The task
Please set down exactly the lines of the listing below from the line containing "obj.data.transform(world)" through the line containing "TAU = 2 * math.pi", both lines included, leaving out all other lines.

Supplied data

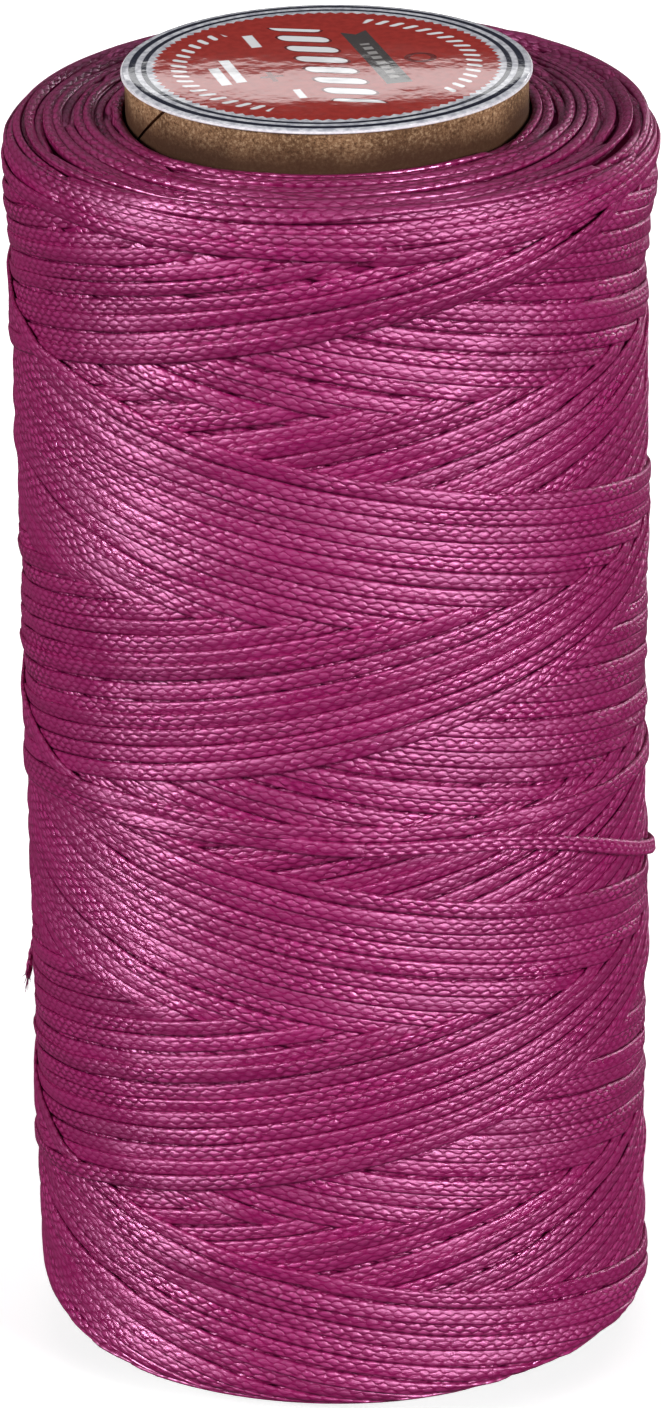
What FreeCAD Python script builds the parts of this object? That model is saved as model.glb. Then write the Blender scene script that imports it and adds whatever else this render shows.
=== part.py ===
import FreeCAD, Part
import math
import os

# Waxed thread spool: a spiral-wound cardboard core, a laminated round label on its top end,
# and one long flat waxed thread cross-wound on it. Its last strand lies loose round the winding.
# Millimetres, +Z up the spool's axis, -Y to the front. The origin is the centre of the
# core's bottom rim, on which the spool stands.

# Driving dimensions
SPOOL_HEIGHT = 110.0
CORE_RADIUS = 16.0
CORE_WALL = 2.0
PLY_COUNT = 5
SEAM_GAP = 0.25          # open butt gap between neighbouring turns of one ply's paper strip
SEAM_PITCH = 80.0        # rise of a seam in one turn round the core
SEAM_TOP_ANGLE = 218.0   # degrees about +Z at which the outer ply's seam meets the top rim
SEAM_STAGGER = 137.0     # degrees from one ply's seam to the next ply's
LABEL_RADIUS = 16.3      # the label overhangs the core a little
LABEL_THICKNESS = 0.3
LABEL_EDGE_ROUND = 0.12
FILM_THICKNESS = 0.05
WINDING_BOTTOM = 3.4     # the core stands out below the winding
WINDING_TOP = 106.0      # and above it
WINDING_RADIUS = 25.5
FLARE_RADIUS = 26.1      # the winding swells a little under its top shoulder
FLARE_START = 96.5       # height at which the swelling starts
SHOULDER_HEIGHT = 3.8    # the top edge is rounded over this height
SHOULDER_WIDTH = 1.6     # and over this width
BOTTOM_ROUND = 2.0
THREAD_WIDTH = 1.25      # the thread is a flat braid
STRAND_ROUTE_RADIUS = 26.6   # distance of the loose strand's corner points from the axis
STRAND_END_FLARE = 0.5       # the cut end springs outwards by this much

# The loose strand's corner points round the spool: degrees from the front, turning to the
# right, and height. It slips out from under the winding, falls steeply over the right side,
# goes round the back and ends, cut off, on the left side.
STRAND_ROUTE = [
    (4.0, 53.6), (20.0, 53.2), (35.0, 52.2), (50.0, 49.8), (65.0, 46.7), (80.5, 43.8),
    (97.0, 41.1), (114.0, 38.6), (131.5, 36.6), (149.0, 35.1), (167.0, 34.0), (185.0, 33.2),
    (203.0, 32.8), (221.0, 32.7), (238.5, 32.6), (254.0, 32.4), (264.0, 31.8), (270.5, 30.5),
]

LABEL_TOP = SPOOL_HEIGHT - FILM_THICKNESS
CORE_LENGTH = LABEL_TOP - LABEL_THICKNESS
PLY_THICKNESS = CORE_WALL / PLY_COUNT
AXIS = FreeCAD.Vector(0, 0, 1)


def ring(inner_radius, outer_radius, bottom, height):
    """A plain round tube about +Z."""
    base = FreeCAD.Vector(0, 0, bottom)
    outside = Part.makeCylinder(outer_radius, height, base)
    return outside.cut(Part.makeCylinder(inner_radius, height, base))


def seam_cutter(inner_radius, outer_radius, top_angle):
    """A thin helical band that opens the butt gap between a paper strip's turns."""
    overrun = 5.0
    start_angle = top_angle - 360 * (CORE_LENGTH + overrun) / SEAM_PITCH
    side_margin = 0.1
    middle_radius = (inner_radius + outer_radius) / 2
    half_depth = (outer_radius - inner_radius) / 2 + side_margin
    helix = Part.makeHelix(SEAM_PITCH, CORE_LENGTH + 2 * overrun, middle_radius)
    lead = math.atan2(SEAM_PITCH, 2 * math.pi * middle_radius)
    gap_height = SEAM_GAP / math.cos(lead)
    corners = [
        FreeCAD.Vector(middle_radius - half_depth, 0, -gap_height / 2),
        FreeCAD.Vector(middle_radius + half_depth, 0, -gap_height / 2),
        FreeCAD.Vector(middle_radius + half_depth, 0, gap_height / 2),
        FreeCAD.Vector(middle_radius - half_depth, 0, gap_height / 2),
    ]
    profile = Part.makePolygon(corners + corners[:1])
    band = Part.Wire(helix.Edges).makePipeShell([profile], True, True)
    band.translate(FreeCAD.Vector(0, 0, -overrun))
    band.rotate(FreeCAD.Vector(0, 0, 0), AXIS, start_angle)
    return band


def core_ply(index):
    """One ply of the core, counted from the bore: a paper strip wound up in a helix."""
    inner_radius = CORE_RADIUS - CORE_WALL + index * PLY_THICKNESS
    outer_radius = inner_radius + PLY_THICKNESS
    plies_from_outside = PLY_COUNT - 1 - index
    top_angle = SEAM_TOP_ANGLE + plies_from_outside * SEAM_STAGGER
    tube = ring(inner_radius, outer_radius, 0, CORE_LENGTH)
    return tube.cut(seam_cutter(inner_radius, outer_radius, top_angle))


def core_plies():
    """The core's plies by name, from the bore outwards."""
    names = ["core_inner_ply"]
    names += [f"core_middle_ply_{number}" for number in range(1, PLY_COUNT - 1)]
    names += ["core_outer_ply"]
    return {name: core_ply(index) for index, name in enumerate(names)}


def label_paper():
    """The printed round label stuck on the core's top rim, with its edge pressed round."""
    base = FreeCAD.Vector(0, 0, CORE_LENGTH)
    disc = Part.makeCylinder(LABEL_RADIUS, LABEL_THICKNESS, base)
    top_edge = [edge for edge in disc.Edges if edge.BoundBox.ZMin > LABEL_TOP - 1e-4]
    return disc.makeFillet(LABEL_EDGE_ROUND, top_edge)


def label_film():
    """The clear gloss film laminated to the label's printed face."""
    radius = LABEL_RADIUS - LABEL_EDGE_ROUND
    return Part.makeCylinder(radius, FILM_THICKNESS, FreeCAD.Vector(0, 0, LABEL_TOP))


def point(radius, height):
    """A point of an outline that is turned about +Z."""
    return FreeCAD.Vector(radius, 0, height)


def quarter_round(start, corner, end):
    """A quarter of an ellipse from start to end, tangent to the sides that meet at corner."""
    centre = start + end - corner
    middle = centre + (start - centre + end - centre) * math.sqrt(0.5)
    if abs((start - centre).Length - (end - centre).Length) < 1e-6:
        return Part.Arc(start, middle, end).toShape()
    long_end, short_end = sorted([start, end], key=lambda tip: -(tip - centre).Length)
    ellipse = Part.Ellipse(long_end, short_end, centre)
    limits = sorted(ellipse.parameter(tip) for tip in (start, end))
    if limits[1] - limits[0] > math.pi:
        limits = [limits[1], limits[0] + 2 * math.pi]
    return Part.ArcOfEllipse(ellipse, *limits).toShape()


def thread_winding():
    """The wound body of the thread, as one closed solid turned about the core."""
    foot = point(WINDING_RADIUS - BOTTOM_ROUND, WINDING_BOTTOM)
    foot_corner = point(WINDING_RADIUS, WINDING_BOTTOM)
    side_start = point(WINDING_RADIUS, WINDING_BOTTOM + BOTTOM_ROUND)
    flare_start = point(WINDING_RADIUS, FLARE_START)
    side_end = point(FLARE_RADIUS, WINDING_TOP - SHOULDER_HEIGHT)
    shoulder_corner = point(FLARE_RADIUS, WINDING_TOP)
    shoulder_end = point(FLARE_RADIUS - SHOULDER_WIDTH, WINDING_TOP)
    top_inner = point(CORE_RADIUS, WINDING_TOP)
    bottom_inner = point(CORE_RADIUS, WINDING_BOTTOM)
    edges = [
        Part.makeLine(bottom_inner, foot),
        quarter_round(foot, foot_corner, side_start),
        Part.makeLine(side_start, flare_start),
        Part.makeLine(flare_start, side_end),
        quarter_round(side_end, shoulder_corner, shoulder_end),
        Part.makeLine(shoulder_end, top_inner),
        Part.makeLine(top_inner, bottom_inner),
    ]
    outline = Part.Wire(Part.__sortEdges__(edges))
    return Part.Face(outline).revolve(FreeCAD.Vector(0, 0, 0), AXIS, 360)


def strand_points():
    """The loose strand's corner points in space; the last one springs away from the winding."""
    points = []
    for index, (angle, height) in enumerate(STRAND_ROUTE):
        radius = STRAND_ROUTE_RADIUS
        if index == len(STRAND_ROUTE) - 1:
            radius += STRAND_END_FLARE
        turn = math.radians(angle)
        points.append(FreeCAD.Vector(radius * math.sin(turn), -radius * math.cos(turn), height))
    return points


def rounded_path(points):
    """Straight runs between the points, joined by tangent arcs as large as the runs allow."""
    run_share = 0.45
    edges = []
    radii = []
    start = points[0]
    for before, corner, after in zip(points, points[1:], points[2:]):
        back = before - corner
        ahead = after - corner
        reach = run_share * min(back.Length, ahead.Length)
        back.normalize()
        ahead.normalize()
        half_turn = (math.pi - back.getAngle(ahead)) / 2
        radius = reach / math.tan(half_turn)
        inward = back + ahead
        inward.normalize()
        centre = corner + inward * (radius / math.cos(half_turn))
        arc_start = corner + back * reach
        arc_end = corner + ahead * reach
        edges.append(Part.LineSegment(start, arc_start).toShape())
        edges.append(Part.Arc(arc_start, centre - inward * radius, arc_end).toShape())
        radii.append(radius)
        start = arc_end
    edges.append(Part.LineSegment(start, points[-1]).toShape())
    return Part.Wire(edges), radii


def loose_strand():
    """The thread's last strand, as a plain tube along its route."""
    points = strand_points()
    path, radii = rounded_path(points)
    section = Part.makeCircle(THREAD_WIDTH / 2, points[0], points[1] - points[0])
    tube = path.makePipeShell([Part.Wire(section)], True, False)
    expected = math.pi * (THREAD_WIDTH / 2) ** 2 * path.Length
    print(f"loose strand: {path.Length:.1f} mm, volume {tube.Volume:.2f} of {expected:.2f} mm3")
    print("bend radii:", ", ".join(f"{radius:.1f}" for radius in radii))
    return tube


def main():
    nodes = core_plies()
    nodes["label_paper"] = label_paper()
    nodes["label_film"] = label_film()
    nodes["thread_winding"] = thread_winding()
    nodes["thread_loose_strand"] = loose_strand()
    os.makedirs("parts", exist_ok=True)
    for name, shape in nodes.items():
        shape.exportStep(f"parts/{name}.step")
        print(f"{name}: {len(shape.Solids)} solid, valid {shape.isValid()}, {shape.Volume:.1f} mm3")


main()
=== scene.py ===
import math
import bpy
import numpy as np
from mathutils import Matrix, Vector


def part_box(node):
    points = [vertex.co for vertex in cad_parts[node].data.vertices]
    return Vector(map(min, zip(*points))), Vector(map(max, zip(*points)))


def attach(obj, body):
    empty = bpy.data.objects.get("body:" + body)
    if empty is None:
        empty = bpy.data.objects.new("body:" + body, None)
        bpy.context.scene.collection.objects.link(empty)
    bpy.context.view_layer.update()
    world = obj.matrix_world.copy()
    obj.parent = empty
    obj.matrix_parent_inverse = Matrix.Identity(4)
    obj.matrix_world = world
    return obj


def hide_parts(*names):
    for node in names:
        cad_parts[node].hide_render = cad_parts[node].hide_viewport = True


# Waxed thread spool. The thread is wound by a small simulation: each pass of the thread is laid
# on the height of what lies under it, so it crosses over the older passes as the real one does.
# Lengths here are in millimetres and become metres when a mesh is made.

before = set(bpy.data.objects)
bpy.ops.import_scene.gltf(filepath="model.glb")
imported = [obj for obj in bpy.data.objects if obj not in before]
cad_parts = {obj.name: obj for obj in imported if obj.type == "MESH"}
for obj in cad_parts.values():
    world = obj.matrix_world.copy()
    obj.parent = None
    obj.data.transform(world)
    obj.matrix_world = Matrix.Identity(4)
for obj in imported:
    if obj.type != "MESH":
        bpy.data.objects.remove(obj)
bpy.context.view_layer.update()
scene = bpy.context.scene
rng = np.random.default_rng(7)
MM = 0.001
TAU = 2 * math.pi

# ---------------------------------------------------------------- sizes from the frame
core_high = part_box("core_outer_ply")[1] / MM
label_low, label_high = (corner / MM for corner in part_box("label_paper"))
film_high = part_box("label_film")[1] / MM
winding_low, winding_high = (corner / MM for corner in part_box("thread_winding"))
CORE_RADIUS = core_high.x
LABEL_RADIUS = label_high.x
TOP_RADIUS = winding_high.x
SIDE_RADIUS = TOP_RADIUS - 0.6       # the winding swells by this much under its top shoulder
FLARE_START = 96.5                   # height at which the swelling starts
TOP_LEAN = 0.35                      # and its top leans that far to the right
TOP_RISE = 0.2                       # the top face rises that much towards the core
SHOULDER_HEIGHT = 3.8                # the top edge is rounded over this height
SHOULDER_WIDTH = 1.6                 # and over this width
BOTTOM_ROUND = 2.0
FILM_THICKNESS = 0.05

# ---------------------------------------------------------------- the thread and its winding
THREAD_WIDTH = 1.38
THREAD_THICKNESS = 0.36
LEAD = 35.0                # climb of the thread in one turn
TOP_APEX = 108.1           # heights where the rising and falling lines would meet, measured along
BOTTOM_APEX = 2.41         # the outline as if the side went straight on over the rounded ends
TOP_TURN = 107.3           # where the thread really turns back, just inside the end faces
BOTTOM_TURN = 3.1
TURN_SOFTNESS = 0.6
NEWEST_CROSSING_HEIGHT = 55.0      # the newest rising and falling passes cross here
NEWEST_CROSSING_ANGLE = math.radians(-56)
BURIED_ROUNDS = 37         # up and down rounds that only build the relief under the visible ones
VISIBLE_ROUNDS = 40
STEP = 0.25                # spacing of the simulated points along the thread
RING_EVERY = 4             # simulated points from one ring of the mesh to the next
PIECES = 20
BRAID_PITCH = 1.25         # length of one plait of the braid
BRAID_WAVE = 0.62          # how far the plaits of one row bulge between those of the next
BRAID_ROWS = 3             # rows of plaits side by side across the thread
END_NARROWING = 0.44       # the thread rolls up by this share where it lies on an end face
END_TURN_SPACING = 0.84    # from one old turn to the next across an end face
END_TURN_COVERS = 2
TOP_TURNS_REACH = 11.6     # the old turns cover the top from the core to that far out
BOTTOM_TURNS_REACH = 8.4
DIVE_DEPTH = 0.9           # how far the ends of the old turns dip under their neighbours
DIVE_LENGTH = 2.6
MOST_TILT = 0.35           # how much one edge of the thread may lie above the other
RELIEF_STEP = 0.24         # height of the relief's cells
RELIEF_COLUMNS = 680       # its cells round the spool
EDGE_SQUARENESS = 2.6      # how square the thread's edges are in the relief
EDGE_HEIGHT = 0.35         # height of the edges as a share of the thickness
SECTION_POINTS = 10        # corners of the section of a thread in the winding
SECTION_FLATNESS = 0.62    # the lower, the flatter the upper and lower sides
STRAND_POINTS = 28         # the same for the loose strand
STRAND_FLATNESS = 0.8
PLAIT_HEIGHT = 0.09        # how far the loose strand's plaits stand out
PLAIT_LEVEL = 0.4          # and from which of their levels up

# The last turn, laid over all the others: degrees from the front turning right, and height. It
# follows the newest rising pass, goes once round nearly level, and slips off as the loose strand.
LAST_TURN = [
    (-88, 51.9), (-56, 54.7), (-40, 55.3), (0, 54.9), (35, 54.0), (88, 51.7), (180, 50.7),
    (272, 51.1), (300, 53.4), (330, 54.1), (352, 53.9), (364.6, 53.6),
]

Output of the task
    obj.data.transform(world)
    obj.matrix_world = Matrix.Identity(4)
for obj in imported:
    if obj.type != "MESH":
        bpy.data.objects.remove(obj)
bpy.context.view_layer.update()
scene = bpy.context.scene
rng = np.random.default_rng(7)
MM = 0.001
TAU = 2 * math.pi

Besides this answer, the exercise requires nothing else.